## SOURCE DATA
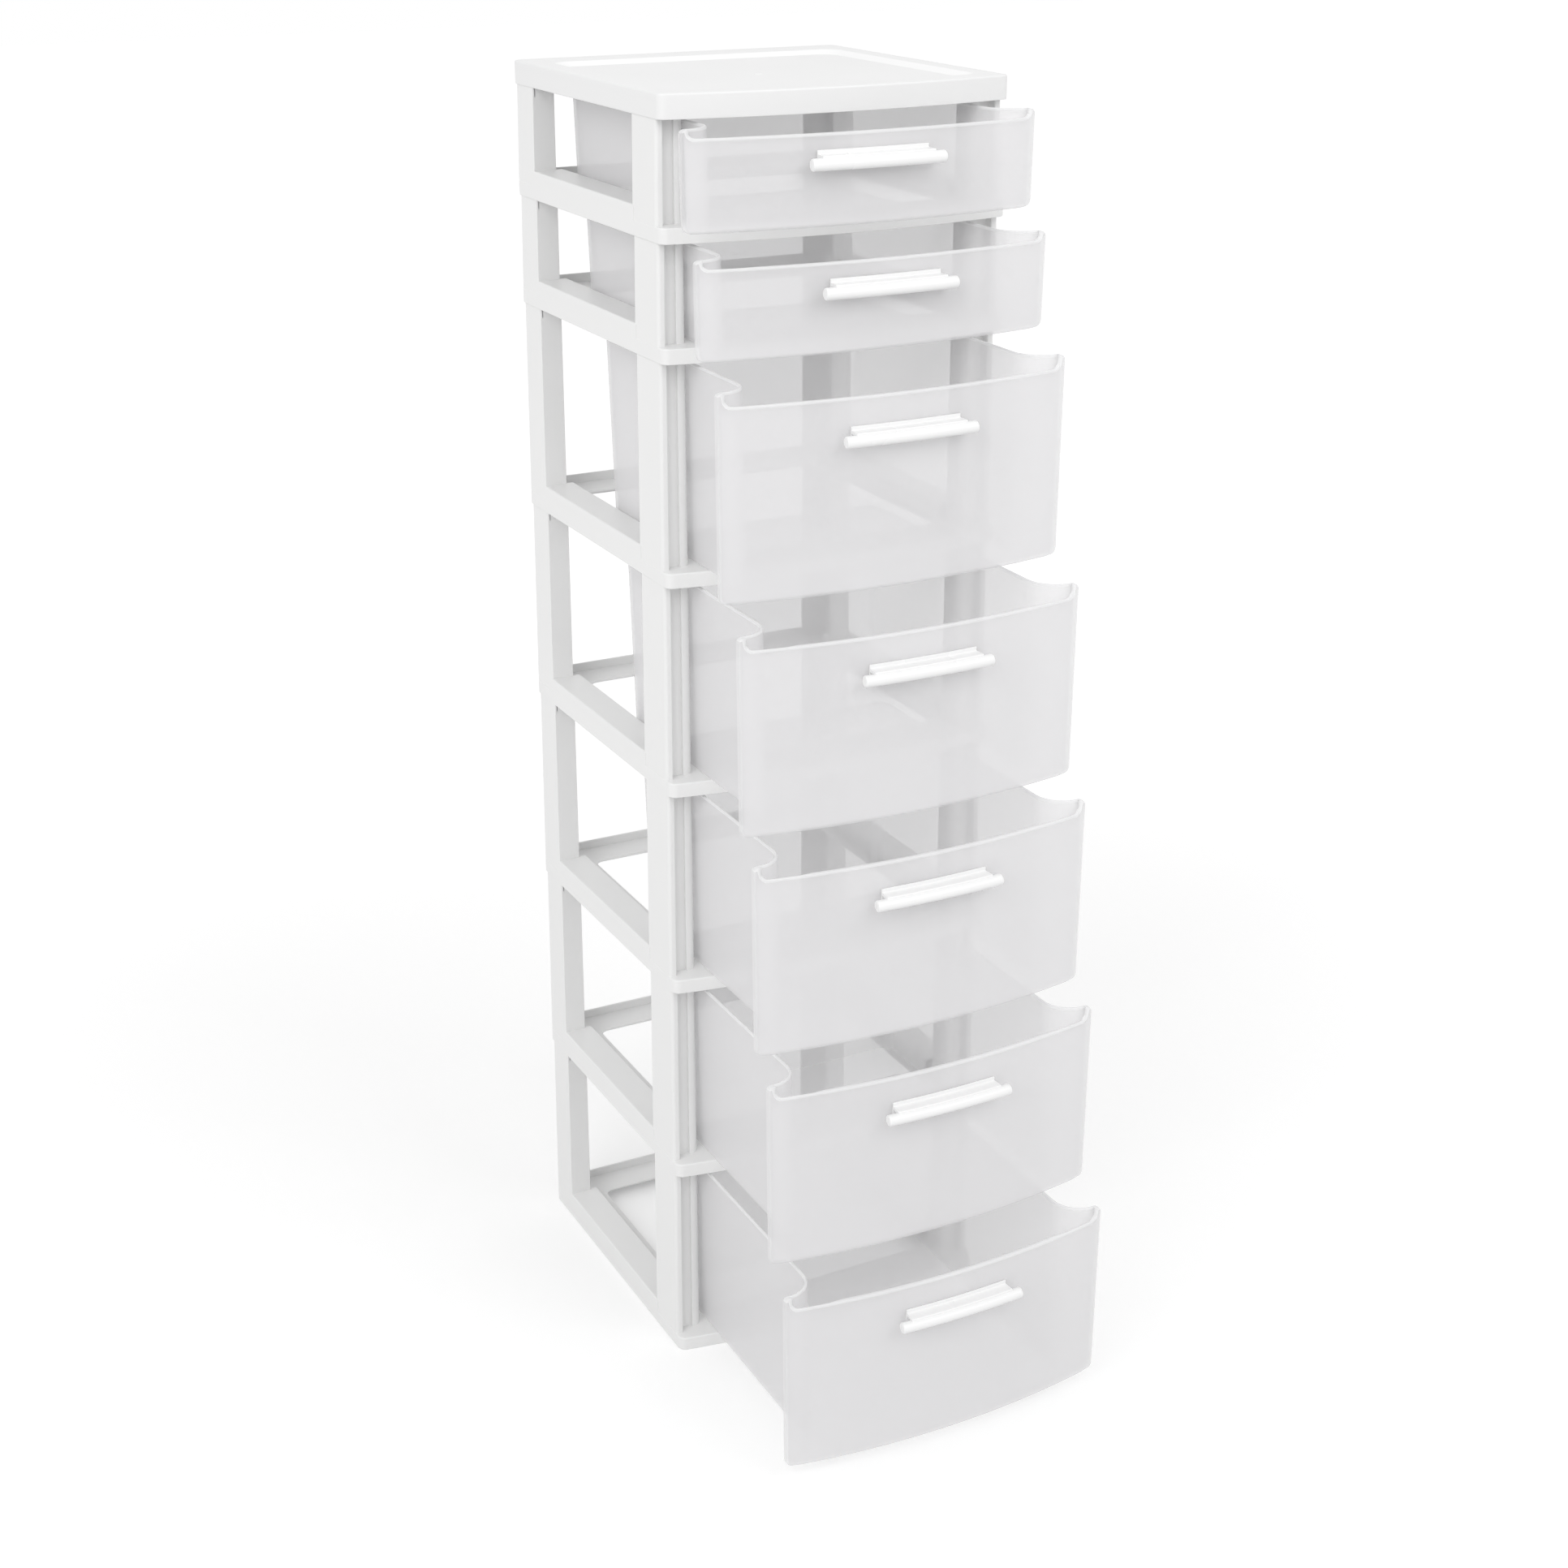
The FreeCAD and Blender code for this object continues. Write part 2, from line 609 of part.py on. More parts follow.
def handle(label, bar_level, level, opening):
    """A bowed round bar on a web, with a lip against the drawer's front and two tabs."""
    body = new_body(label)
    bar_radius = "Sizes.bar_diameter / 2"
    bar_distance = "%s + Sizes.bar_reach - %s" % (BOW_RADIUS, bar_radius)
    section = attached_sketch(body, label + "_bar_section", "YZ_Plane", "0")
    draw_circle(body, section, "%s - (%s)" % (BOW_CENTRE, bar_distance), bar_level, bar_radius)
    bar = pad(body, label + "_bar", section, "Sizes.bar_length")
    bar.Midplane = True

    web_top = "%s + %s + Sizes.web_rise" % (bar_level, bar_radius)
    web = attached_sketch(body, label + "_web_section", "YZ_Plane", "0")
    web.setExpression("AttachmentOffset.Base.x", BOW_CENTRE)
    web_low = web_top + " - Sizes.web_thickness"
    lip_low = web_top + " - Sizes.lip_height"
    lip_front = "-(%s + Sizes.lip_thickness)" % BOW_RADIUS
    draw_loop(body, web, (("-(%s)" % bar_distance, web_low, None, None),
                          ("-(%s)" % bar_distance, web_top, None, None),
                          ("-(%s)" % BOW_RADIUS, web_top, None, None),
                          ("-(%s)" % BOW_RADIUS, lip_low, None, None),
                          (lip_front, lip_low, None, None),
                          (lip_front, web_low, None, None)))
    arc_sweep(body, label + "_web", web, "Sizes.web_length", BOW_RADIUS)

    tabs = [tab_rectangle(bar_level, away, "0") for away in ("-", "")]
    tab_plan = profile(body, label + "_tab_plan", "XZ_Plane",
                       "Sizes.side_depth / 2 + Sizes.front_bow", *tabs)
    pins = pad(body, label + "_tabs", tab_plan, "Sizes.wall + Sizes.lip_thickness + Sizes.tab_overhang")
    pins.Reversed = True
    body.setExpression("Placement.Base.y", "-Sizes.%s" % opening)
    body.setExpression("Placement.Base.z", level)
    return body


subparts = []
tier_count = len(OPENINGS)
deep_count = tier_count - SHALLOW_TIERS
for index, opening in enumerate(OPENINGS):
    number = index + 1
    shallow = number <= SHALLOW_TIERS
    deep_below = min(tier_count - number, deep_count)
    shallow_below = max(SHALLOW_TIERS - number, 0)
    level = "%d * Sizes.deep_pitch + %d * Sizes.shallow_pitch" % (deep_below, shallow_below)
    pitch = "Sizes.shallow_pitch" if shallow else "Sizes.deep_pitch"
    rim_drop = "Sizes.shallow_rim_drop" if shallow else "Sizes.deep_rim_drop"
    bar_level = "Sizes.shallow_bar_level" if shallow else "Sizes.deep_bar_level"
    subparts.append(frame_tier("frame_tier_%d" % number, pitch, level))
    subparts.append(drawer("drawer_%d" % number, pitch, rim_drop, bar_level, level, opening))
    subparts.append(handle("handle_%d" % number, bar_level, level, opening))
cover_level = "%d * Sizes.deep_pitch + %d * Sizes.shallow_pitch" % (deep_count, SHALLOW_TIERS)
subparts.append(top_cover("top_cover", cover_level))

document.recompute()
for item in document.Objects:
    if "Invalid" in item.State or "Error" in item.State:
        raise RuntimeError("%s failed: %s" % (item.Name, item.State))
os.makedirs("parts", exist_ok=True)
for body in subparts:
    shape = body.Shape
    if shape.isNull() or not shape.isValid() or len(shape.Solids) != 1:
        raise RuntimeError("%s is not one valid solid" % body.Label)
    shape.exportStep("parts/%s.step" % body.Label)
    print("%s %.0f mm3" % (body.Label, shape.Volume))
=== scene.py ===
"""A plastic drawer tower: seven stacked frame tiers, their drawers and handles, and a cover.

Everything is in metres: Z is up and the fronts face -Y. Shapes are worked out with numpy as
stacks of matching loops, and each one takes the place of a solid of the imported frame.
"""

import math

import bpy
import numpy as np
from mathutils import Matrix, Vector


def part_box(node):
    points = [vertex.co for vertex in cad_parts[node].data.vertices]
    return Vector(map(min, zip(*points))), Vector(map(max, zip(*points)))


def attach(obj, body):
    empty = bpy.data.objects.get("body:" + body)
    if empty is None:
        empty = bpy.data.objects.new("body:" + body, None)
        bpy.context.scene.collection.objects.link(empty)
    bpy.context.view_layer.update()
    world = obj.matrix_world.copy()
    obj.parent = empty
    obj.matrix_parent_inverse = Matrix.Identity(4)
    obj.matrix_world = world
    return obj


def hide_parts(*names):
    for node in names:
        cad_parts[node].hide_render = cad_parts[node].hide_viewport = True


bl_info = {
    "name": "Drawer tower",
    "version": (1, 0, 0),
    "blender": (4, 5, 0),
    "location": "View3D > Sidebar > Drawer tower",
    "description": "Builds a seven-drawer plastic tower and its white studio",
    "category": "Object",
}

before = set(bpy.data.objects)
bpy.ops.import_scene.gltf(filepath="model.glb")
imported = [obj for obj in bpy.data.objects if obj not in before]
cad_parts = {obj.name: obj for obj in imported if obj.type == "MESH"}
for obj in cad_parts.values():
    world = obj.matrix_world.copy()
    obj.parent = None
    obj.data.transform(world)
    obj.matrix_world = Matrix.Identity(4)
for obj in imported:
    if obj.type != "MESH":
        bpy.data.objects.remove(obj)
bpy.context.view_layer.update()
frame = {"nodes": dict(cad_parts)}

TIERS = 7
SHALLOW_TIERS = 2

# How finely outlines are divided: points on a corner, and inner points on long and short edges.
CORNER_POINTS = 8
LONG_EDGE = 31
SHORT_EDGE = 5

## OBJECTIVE
Taking the lines above, repeat exactly those from the line that contains "document.recompute()" through the line that contains "points = [vertex.co", and both of those lines as well. Include nothing else.

## THE OUTPUT
document.recompute()
for item in document.Objects:
    if "Invalid" in item.State or "Error" in item.State:
        raise RuntimeError("%s failed: %s" % (item.Name, item.State))
os.makedirs("parts", exist_ok=True)
for body in subparts:
    shape = body.Shape
    if shape.isNull() or not shape.isValid() or len(shape.Solids) != 1:
        raise RuntimeError("%s is not one valid solid" % body.Label)
    shape.exportStep("parts/%s.step" % body.Label)
    print("%s %.0f mm3" % (body.Label, shape.Volume))
=== scene.py ===
"""A plastic drawer tower: seven stacked frame tiers, their drawers and handles, and a cover.

Everything is in metres: Z is up and the fronts face -Y. Shapes are worked out with numpy as
stacks of matching loops, and each one takes the place of a solid of the imported frame.
"""

import math

import bpy
import numpy as np
from mathutils import Matrix, Vector


def part_box(node):
    points = [vertex.co for vertex in cad_parts[node].data.vertices]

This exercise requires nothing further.